**WHAT YOU WILL DO**
Copy out all of the data exactly as it appears.

**DATASET EXTRACT**
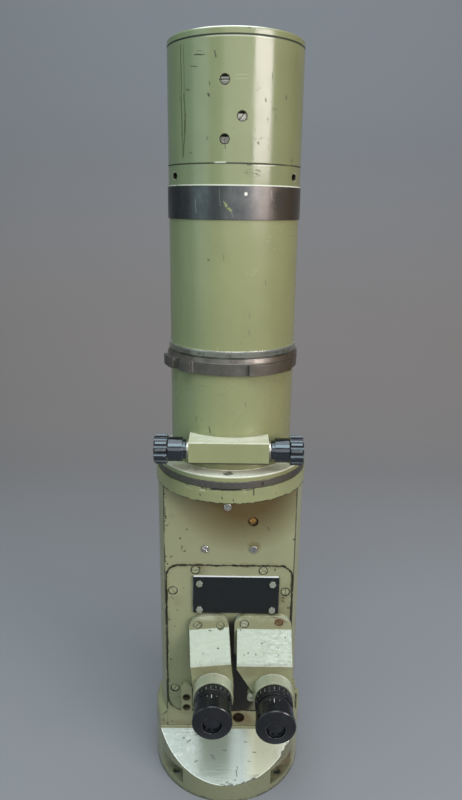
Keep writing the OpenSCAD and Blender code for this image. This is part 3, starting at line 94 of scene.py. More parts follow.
# Coordinates inside a material are the object's own, so that wear rides with its piece
class Graph:
    """One material's nodes, added and linked in short calls."""

    def __init__(self, name):
        self.mat = bpy.data.materials.new(name)
        self.mat.use_nodes = True
        self.nt = self.mat.node_tree
        self.nt.nodes.clear()
        self.out = self.nt.nodes.new("ShaderNodeOutputMaterial")
        self.pos = self.nt.nodes.new("ShaderNodeTexCoord").outputs["Object"]
        mm = self.node("ShaderNodeVectorMath", {0: self.pos, 1: (1000, 1000, 1000)},
                       operation="MULTIPLY")
        self.x, self.y, self.z = self.node("ShaderNodeSeparateXYZ", {0: mm.outputs[0]}).outputs
        self.seen = {}

    def put(self, value, socket):
        if isinstance(value, bpy.types.NodeSocket):
            self.nt.links.new(value, socket)
            return
        many = hasattr(socket.default_value, "__len__")
        if many and not hasattr(value, "__len__"):
            value = (value,) * len(socket.default_value)
        if many and len(value) == 3 and len(socket.default_value) == 4:
            value = tuple(value) + (1.0,)
        socket.default_value = value

    def node(self, kind, ins=None, **props):
        n = self.nt.nodes.new(kind)
        for k, v in props.items():
            setattr(n, k, v)
        for k, v in (ins or {}).items():
            self.put(v, n.inputs[k])
        return n

    def math(self, op, a, b=0.0, clamp=False):
        return self.node("ShaderNodeMath", {0: a, 1: b}, operation=op, use_clamp=clamp).outputs[0]

    def add(self, a, b):
        return self.math("ADD", a, b)

    def less(self, a, b):
        return self.math("SUBTRACT", a, b)

    def flip(self, a):
        return self.math("SUBTRACT", 1.0, a)

    def absolute(self, a):
        return self.math("ABSOLUTE", a)

    def long(self, a, b):
        """The length of a flat vector."""
        return self.math("SQRT", self.add(self.mul(a, a), self.mul(b, b)))

    def mul(self, *values):
        out = values[0]
        for v in values[1:]:
            out = self.math("MULTIPLY", out, v)
        return out

    def most(self, *values):
        out = values[0]
        for v in values[1:]:
            out = self.math("MAXIMUM", out, v)
        return out

    def vec(self, op, a, b=(0, 0, 0)):
        n = self.node("ShaderNodeVectorMath", {0: a, 1: b}, operation=op)
        return n.outputs["Value"] if op in ("LENGTH", "DISTANCE", "DOT_PRODUCT") else n.outputs[0]

    def mapped(self, scale=(1, 1, 1), move=(0, 0, 0)):
        return self.node("ShaderNodeMapping", {"Vector": self.pos, "Location": move,
                                               "Scale": scale}).outputs[0]

    def noise(self, scale, detail=3.0, rough=0.55, stretch=None):
        """Noise over the object; stretch scales its three axes."""
        key = (scale, detail, rough, stretch)
        if key not in self.seen:
            src = self.mapped(scale=stretch) if stretch else self.pos
            self.seen[key] = self.node("ShaderNodeTexNoise", {
                "Vector": src, "Scale": scale, "Detail": detail, "Roughness": rough,
                "Distortion": 0.0}).outputs["Fac"]
        return self.seen[key]

    def band(self, value, lo, hi):
        """0 up to lo, 1 from hi on."""
        return self.node("ShaderNodeMapRange", {"Value": value, "From Min": lo, "From Max": hi},
                         clamp=True).outputs[0]

    def below(self, value, lo, hi):
        """1 up to lo, 0 from hi on."""
        return self.flip(self.band(value, lo, hi))

    def inside(self, value, lo, hi, soft=0.1):
        return self.mul(self.band(value, lo - soft, lo), self.below(value, hi, hi + soft))

    def patches(self, lo, hi, scale, detail=3.0, rough=0.55, stretch=None):
        """1 where the noise is over hi."""
        return self.band(self.noise(scale, detail, rough, stretch), lo, hi)

    def dots(self, lo, hi, scale):
        """Small round dots, one in each cell."""
        n = self.node("ShaderNodeTexVoronoi", {"Vector": self.pos, "Scale": scale})
        return self.below(n.outputs["Distance"], lo, hi)

    def hairs(self, lo, hi, scale, detail, rough, stretch):
        """Thin winding lines, where the noise is near its middle."""
        off = self.absolute(self.less(self.noise(scale, detail, rough, stretch), 0.5))
        return self.below(off, lo, hi)

    def ragged(self, value, by, scale, detail=3.0, rough=0.55):
        """The value, shifted to and fro by a noise."""
        return self.add(value, self.mul(self.less(self.noise(scale, detail, rough), 0.5), by))

    def mix(self, fac, a, b, how="MIX"):
        """Mixed colours, through the Mix node's colour sockets: 6 and 7 in, 2 out."""
        n = self.node("ShaderNodeMix", data_type="RGBA", blend_type=how)
        self.put(fac, n.inputs[0])
        self.put(a, n.inputs[6])
        self.put(b, n.inputs[7])
        return n.outputs[2]

    def lerp(self, fac, a, b):
        """Mixed numbers, through the Mix node's number sockets: 2 and 3 in."""
        return self.node("ShaderNodeMix", {0: fac, 2: a, 3: b}, data_type="FLOAT").outputs[0]

    def edges(self, radius):
        """1 on edges, 0 on flats, and the rounded normal."""
        bev = self.node("ShaderNodeBevel", {"Radius": radius}, samples=6)
        geo = self.node("ShaderNodeNewGeometry")
        dot = self.vec("DOT_PRODUCT", bev.outputs[0], geo.outputs["Normal"])
        return self.band(self.flip(dot), 0.02, 0.2), bev.outputs[0]

    def corners(self, reach):
        """1 in corners, 0 in the open."""
        ao = self.node("ShaderNodeAmbientOcclusion", {"Distance": reach}, samples=4)
        return self.flip(ao.outputs["AO"])

    def rise(self):
        """How far the surface faces up."""
        normal = self.node("ShaderNodeNewGeometry").outputs["Normal"]
        return self.node("ShaderNodeSeparateXYZ", {0: normal}).outputs[Z]

    def bump(self, height, strength, distance, normal):
        return self.node("ShaderNodeBump", {"Height": height, "Strength": strength,
                                            "Distance": distance, "Normal": normal}).outputs[0]

    def spot(self, centre, size, soft=0.5):
        """1 near a point, 0 outside an ellipsoid; millimetres."""
        size = size if hasattr(size, "__len__") else (size,) * 3
        n = self.mapped(move=tuple(-c / s for c, s in zip(centre, size)),
                        scale=tuple(1000.0 / s for s in size))
        return self.below(self.vec("LENGTH", n), 1 - soft, 1.0)

    def turned(self):
        """Angle about Z from straight ahead towards +X, in degrees."""
        if "turned" not in self.seen:
            a = self.math("ARCTAN2", self.x, self.mul(self.y, -1))
            self.seen["turned"] = self.mul(a, math.degrees(1))
        return self.seen["turned"]

    def sector(self, start, end, soft):
        return self.inside(self.turned(), start, end, soft)

    def around(self, cx, cz):
        """Distance from an axis along Y."""
        return self.long(self.less(self.x, cx), self.less(self.z, cz))

    def stroke(self, u0, v0, u1, v1, width, u, v):
        """A short straight mark from (u0, v0) to (u1, v1)."""
        length = math.hypot(u1 - u0, v1 - v0)
        cu, cv = (u1 - u0) / length, (v1 - v0) / length
        du, dv = self.less(u, u0), self.less(v, v0)
        along = self.add(self.mul(du, cu), self.mul(dv, cv))
        off = self.absolute(self.less(self.mul(du, cv), self.mul(dv, cu)))
        near = self.below(off, width * 0.5, width * 0.85)
        return self.mul(near, self.inside(along, 0, length, width))

    def shader(self, **ins):
        n = self.node("ShaderNodeBsdfPrincipled")
        for k, v in ins.items():
            self.put(v, n.inputs[k.replace("_", " ")])
        self.nt.links.new(n.outputs[0], self.out.inputs["Surface"])
        return self.mat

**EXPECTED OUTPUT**
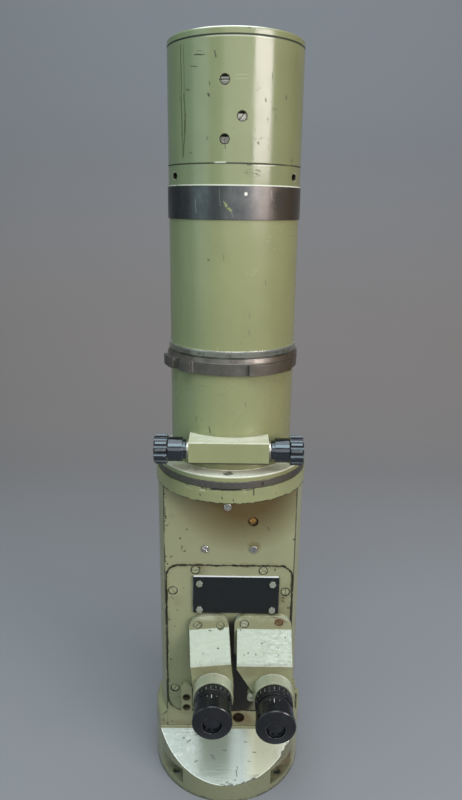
Keep writing the OpenSCAD and Blender code for this image. This is part 3, starting at line 94 of scene.py. More parts follow.
# Coordinates inside a material are the object's own, so that wear rides with its piece
class Graph:
    """One material's nodes, added and linked in short calls."""

    def __init__(self, name):
        self.mat = bpy.data.materials.new(name)
        self.mat.use_nodes = True
        self.nt = self.mat.node_tree
        self.nt.nodes.clear()
        self.out = self.nt.nodes.new("ShaderNodeOutputMaterial")
        self.pos = self.nt.nodes.new("ShaderNodeTexCoord").outputs["Object"]
        mm = self.node("ShaderNodeVectorMath", {0: self.pos, 1: (1000, 1000, 1000)},
                       operation="MULTIPLY")
        self.x, self.y, self.z = self.node("ShaderNodeSeparateXYZ", {0: mm.outputs[0]}).outputs
        self.seen = {}

    def put(self, value, socket):
        if isinstance(value, bpy.types.NodeSocket):
            self.nt.links.new(value, socket)
            return
        many = hasattr(socket.default_value, "__len__")
        if many and not hasattr(value, "__len__"):
            value = (value,) * len(socket.default_value)
        if many and len(value) == 3 and len(socket.default_value) == 4:
            value = tuple(value) + (1.0,)
        socket.default_value = value

    def node(self, kind, ins=None, **props):
        n = self.nt.nodes.new(kind)
        for k, v in props.items():
            setattr(n, k, v)
        for k, v in (ins or {}).items():
            self.put(v, n.inputs[k])
        return n

    def math(self, op, a, b=0.0, clamp=False):
        return self.node("ShaderNodeMath", {0: a, 1: b}, operation=op, use_clamp=clamp).outputs[0]

    def add(self, a, b):
        return self.math("ADD", a, b)

    def less(self, a, b):
        return self.math("SUBTRACT", a, b)

    def flip(self, a):
        return self.math("SUBTRACT", 1.0, a)

    def absolute(self, a):
        return self.math("ABSOLUTE", a)

    def long(self, a, b):
        """The length of a flat vector."""
        return self.math("SQRT", self.add(self.mul(a, a), self.mul(b, b)))

    def mul(self, *values):
        out = values[0]
        for v in values[1:]:
            out = self.math("MULTIPLY", out, v)
        return out

    def most(self, *values):
        out = values[0]
        for v in values[1:]:
            out = self.math("MAXIMUM", out, v)
        return out

    def vec(self, op, a, b=(0, 0, 0)):
        n = self.node("ShaderNodeVectorMath", {0: a, 1: b}, operation=op)
        return n.outputs["Value"] if op in ("LENGTH", "DISTANCE", "DOT_PRODUCT") else n.outputs[0]

    def mapped(self, scale=(1, 1, 1), move=(0, 0, 0)):
        return self.node("ShaderNodeMapping", {"Vector": self.pos, "Location": move,
                                               "Scale": scale}).outputs[0]

    def noise(self, scale, detail=3.0, rough=0.55, stretch=None):
        """Noise over the object; stretch scales its three axes."""
        key = (scale, detail, rough, stretch)
        if key not in self.seen:
            src = self.mapped(scale=stretch) if stretch else self.pos
            self.seen[key] = self.node("ShaderNodeTexNoise", {
                "Vector": src, "Scale": scale, "Detail": detail, "Roughness": rough,
                "Distortion": 0.0}).outputs["Fac"]
        return self.seen[key]

    def band(self, value, lo, hi):
        """0 up to lo, 1 from hi on."""
        return self.node("ShaderNodeMapRange", {"Value": value, "From Min": lo, "From Max": hi},
                         clamp=True).outputs[0]

    def below(self, value, lo, hi):
        """1 up to lo, 0 from hi on."""
        return self.flip(self.band(value, lo, hi))

    def inside(self, value, lo, hi, soft=0.1):
        return self.mul(self.band(value, lo - soft, lo), self.below(value, hi, hi + soft))

    def patches(self, lo, hi, scale, detail=3.0, rough=0.55, stretch=None):
        """1 where the noise is over hi."""
        return self.band(self.noise(scale, detail, rough, stretch), lo, hi)

    def dots(self, lo, hi, scale):
        """Small round dots, one in each cell."""
        n = self.node("ShaderNodeTexVoronoi", {"Vector": self.pos, "Scale": scale})
        return self.below(n.outputs["Distance"], lo, hi)

    def hairs(self, lo, hi, scale, detail, rough, stretch):
        """Thin winding lines, where the noise is near its middle."""
        off = self.absolute(self.less(self.noise(scale, detail, rough, stretch), 0.5))
        return self.below(off, lo, hi)

    def ragged(self, value, by, scale, detail=3.0, rough=0.55):
        """The value, shifted to and fro by a noise."""
        return self.add(value, self.mul(self.less(self.noise(scale, detail, rough), 0.5), by))

    def mix(self, fac, a, b, how="MIX"):
        """Mixed colours, through the Mix node's colour sockets: 6 and 7 in, 2 out."""
        n = self.node("ShaderNodeMix", data_type="RGBA", blend_type=how)
        self.put(fac, n.inputs[0])
        self.put(a, n.inputs[6])
        self.put(b, n.inputs[7])
        return n.outputs[2]

    def lerp(self, fac, a, b):
        """Mixed numbers, through the Mix node's number sockets: 2 and 3 in."""
        return self.node("ShaderNodeMix", {0: fac, 2: a, 3: b}, data_type="FLOAT").outputs[0]

    def edges(self, radius):
        """1 on edges, 0 on flats, and the rounded normal."""
        bev = self.node("ShaderNodeBevel", {"Radius": radius}, samples=6)
        geo = self.node("ShaderNodeNewGeometry")
        dot = self.vec("DOT_PRODUCT", bev.outputs[0], geo.outputs["Normal"])
        return self.band(self.flip(dot), 0.02, 0.2), bev.outputs[0]

    def corners(self, reach):
        """1 in corners, 0 in the open."""
        ao = self.node("ShaderNodeAmbientOcclusion", {"Distance": reach}, samples=4)
        return self.flip(ao.outputs["AO"])

    def rise(self):
        """How far the surface faces up."""
        normal = self.node("ShaderNodeNewGeometry").outputs["Normal"]
        return self.node("ShaderNodeSeparateXYZ", {0: normal}).outputs[Z]

    def bump(self, height, strength, distance, normal):
        return self.node("ShaderNodeBump", {"Height": height, "Strength": strength,
                                            "Distance": distance, "Normal": normal}).outputs[0]

    def spot(self, centre, size, soft=0.5):
        """1 near a point, 0 outside an ellipsoid; millimetres."""
        size = size if hasattr(size, "__len__") else (size,) * 3
        n = self.mapped(move=tuple(-c / s for c, s in zip(centre, size)),
                        scale=tuple(1000.0 / s for s in size))
        return self.below(self.vec("LENGTH", n), 1 - soft, 1.0)

    def turned(self):
        """Angle about Z from straight ahead towards +X, in degrees."""
        if "turned" not in self.seen:
            a = self.math("ARCTAN2", self.x, self.mul(self.y, -1))
            self.seen["turned"] = self.mul(a, math.degrees(1))
        return self.seen["turned"]

    def sector(self, start, end, soft):
        return self.inside(self.turned(), start, end, soft)

    def around(self, cx, cz):
        """Distance from an axis along Y."""
        return self.long(self.less(self.x, cx), self.less(self.z, cz))

    def stroke(self, u0, v0, u1, v1, width, u, v):
        """A short straight mark from (u0, v0) to (u1, v1)."""
        length = math.hypot(u1 - u0, v1 - v0)
        cu, cv = (u1 - u0) / length, (v1 - v0) / length
        du, dv = self.less(u, u0), self.less(v, v0)
        along = self.add(self.mul(du, cu), self.mul(dv, cv))
        off = self.absolute(self.less(self.mul(du, cv), self.mul(dv, cu)))
        near = self.below(off, width * 0.5, width * 0.85)
        return self.mul(near, self.inside(along, 0, length, width))

    def shader(self, **ins):
        n = self.node("ShaderNodeBsdfPrincipled")
        for k, v in ins.items():
            self.put(v, n.inputs[k.replace("_", " ")])
        self.nt.links.new(n.outputs[0], self.out.inputs["Surface"])
        return self.mat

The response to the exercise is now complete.